If hairballs develop in a rabbit’s stomach, they can block the intestines and result in severe problems, including death. Therefore, it is important to understand what the symptoms of hairballs are so the problem can be identified and addressed before it is too late. The most common symptoms of hairballs in rabbits include a loss of weight, lack of appetite, disinterest in playing and chewing, loose droppings or a lack thereof, excessive hair in droppings, weakness and lethargy, a distended abdomen, and a dry, flaky coat.
A lack of fibre creates hairballs as rabbits will chew on their own hair, ingesting it. Boredom is another cause of hairballs. When a rabbit has nothing to do and no toys to play with, they will chew on themselves and each other to create their own engagement and activity.
Provide plenty of Farmer Pete’s rabbit toys to combat this issue. If any signs of hairballs become apparent, it is important to go to the Vet clinic as soon as you can. Here's some tips on what rabbits can chew on.
Obesity can lead to a variety of health problems in rabbits, including dental problems, GI stasis, and joint issues. To prevent obesity, rabbits should have a balanced diet that's appropriate for their age and health, as well as plenty of exercise and opportunities to explore and play. It's also important to monitor a rabbit's weight and body condition regularly and adjust their diet and exercise routine as needed.
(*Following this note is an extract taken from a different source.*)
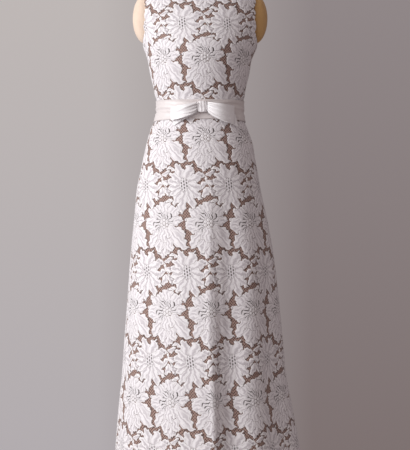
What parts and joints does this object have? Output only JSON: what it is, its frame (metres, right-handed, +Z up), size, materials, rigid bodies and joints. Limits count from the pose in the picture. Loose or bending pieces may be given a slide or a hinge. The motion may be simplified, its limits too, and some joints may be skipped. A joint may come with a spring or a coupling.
{
  "type": "wedding dress on limbless dress form",
  "caption": "Sleeveless floor-length lace wedding dress with a ribbon sash and flat bow, on a limbless dress form with a stand.",
  "frame": {"origin": "centre of the stand's underside, on the floor under the pole", "axes": "+Z up, the dress faces -Y, +X is to the right of a viewer in front of it"},
  "size_m": [0.536, 0.5402, 1.5223],
  "materials": {
    "lace": "white floral lace over a fine net",
    "lining": "matt taupe cloth",
    "ribbon": "white satin",
    "tape": "woven tape",
    "zip_metal": "plated",
    "form_linen": "cream linen over padding",
    "stand_paint": "satin ivory enamel"
  },
  "bodies": {
    "dress_and_form": {"bodice_front": "lace", "bodice_back_left": "lace", "bodice_back_right": "lace", "skirt_front": "lace", "skirt_back_left": "lace", "skirt_back_right": "lace", "bodice_front_lining": "lining", "bodice_back_left_lining": "lining", "bodice_back_right_lining": "lining", "skirt_front_lining": "lining", "skirt_back_left_lining": "lining", "skirt_back_right_lining": "lining", "sash_band": "ribbon", "bow_knot": "ribbon", "bow_loop_left": "ribbon", "bow_loop_right": "ribbon", "bow_tail_left": "ribbon", "bow_tail_right": "ribbon", "zip_tape_left": "tape", "zip_tape_right": "tape", "zip_slider": "zip_metal", "form_torso": "form_linen", "form_arm_cap_left": "form_linen", "form_arm_cap_right": "form_linen", "form_neck_cap": "form_linen", "stand_collar": "stand_paint", "stand_pole": "stand_paint", "stand_base": "stand_paint"},
    "zip_pull_tab": {"zip_pull": "zip_metal"}
  },
  "joints": [
    {"name": "zip_pull_hinge", "type": "hinge", "parent": "dress_and_form", "child": "zip_pull_tab", "pos_m": [0, 0.08803, 1.42588], "axis": [1, 0, 0], "range_deg": [0, 150]}
  ]
}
Conclusion: Checkups and Staying On Top Of Your Rabbits Health Issues
These 10 conditions are by no means all the potential problems that rabbits can commonly suffer from, but they are 10 of the hardest to potentially identify during the early stages.
By being aware of the common health problems that rabbits can face and taking preventative measures, pet owners can ensure that their furry friends live long, healthy lives.
Regular veterinary check-ups and monitoring of your rabbit's behaviour and physical condition can help catch any potential health problems in the early stages. With proper care and attention, rabbits can make wonderful, beloved pets.